By Eric Reeves
December 15, 2015 (SSNA) — Radio Dabanga reports today that one of the major International Nongovernmental (Humanitarian) Organizations (INGOs) still operating in Darfur was assaulted yesterday (December 14, 2015) by security forces in Nierteti (formerly West Darfur, now part of a factitious “Central Darfur”). The character of the assault on UK-based Tearfund augurs poorly for the organization’s ability to remain in any of its locations in Darfur. Currently Tearfund operates not only in Nierteti—where it serves the people of Tour, Guldo, Golo, Gurnei, and Ardeba, as well as in the camps for the displaced in Nierteti, Um Dukhun, Garsila, and the capital Zalingei—but operates in Kass and Ed Daein in South Darfur. The organization has support bases in Nyala (South Darfur), Zalingei (“Central”/West Darfur), and Khartoum.

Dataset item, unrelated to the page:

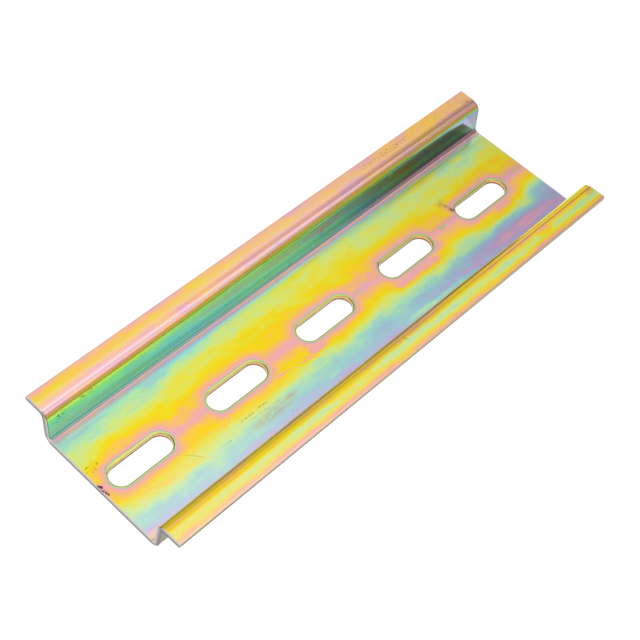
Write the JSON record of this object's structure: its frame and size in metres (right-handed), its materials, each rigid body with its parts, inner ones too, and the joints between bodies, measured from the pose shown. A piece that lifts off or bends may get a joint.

According to the highly-informed Radio Dabanga:
Security agents reportedly closed the office of the UK-based Tearfund organisation, working in the field of health and nutrition, in Nierteti, Central Darfur, on Monday (December 15, 2015). A source reported to Radio Dabanga from Nierteti that a force of security agents, led by a colonel, stormed the organisation’s office at 1 pm. “They seized all the materials, equipment, and devices, including the cash in the treasurer’s safe, amounting to more than SDG250,000 ($39,220), and personal belongings of the staff members. “They then took the foreign and Sudanese staff to the office of the National Intelligence and Security Service (NISS) in Nierteti,” he said.
There can be little doubt that this move was a deliberate effort to pressure Tearfund to withdraw from all locations in Darfur. This assault was meant to be not only destructive of resources but threatening to the safety of staff, both national and international. In the past Khartoum has often simply expelled organizations—more than two dozen to date, including many of the world’s finest—and if Tearfund should decide to remain, despite this outrageous provocation, it appears highly likely that they too will be expelled.
It is no accident that the office targeted was in the very midst of a region that is experiencing extraordinary levels of violence against civilians. Tearfund’s presence provides eyes on the ground, witnesses to massive, ongoing atrocity crimes. It is inconceivable that in the climate of fear and terror that Khartoum has created the Tearfund office would have done anything to provoke or justify yesterday’s assault. That the assault was led by a colonel of the National Intelligence and Security Services (NISS), and that NISS carried out the operation, suggest a high-level decision, part of Khartoum’s broader and largely effective effort to remove all international humanitarian relief organizations from Darfur. Tearfund is certainly one of the very largest and most important of those organizations that have remained in Darfur.
But it is also in a position to see the consequences of the terrible destruction and dire humanitarian conditions in East Jebel Marra and the Jebel Marra massif itself. Two weeks ago, Radio Dabanga reported on findings reported by Tearfund and others:
Tearfund has reported that a total of 423 severe acute malnutrition cases from the inner Jebel Marra were admitted to their treatment centres in February 2015. In June 2015, three national NGOs carried out an assessment to government-controlled areas of East Jebel Marra (Deribat, Dira, Kiba, Koroni, Soro, Korbal, Baimadina, Sawani, Bele-Serif, Leiba, and Jawa) and established that approximately 20,000 affected people are in urgent need of water and sanitation services, health, nutrition, education and emergency shelter. No assistance has been provided up to date.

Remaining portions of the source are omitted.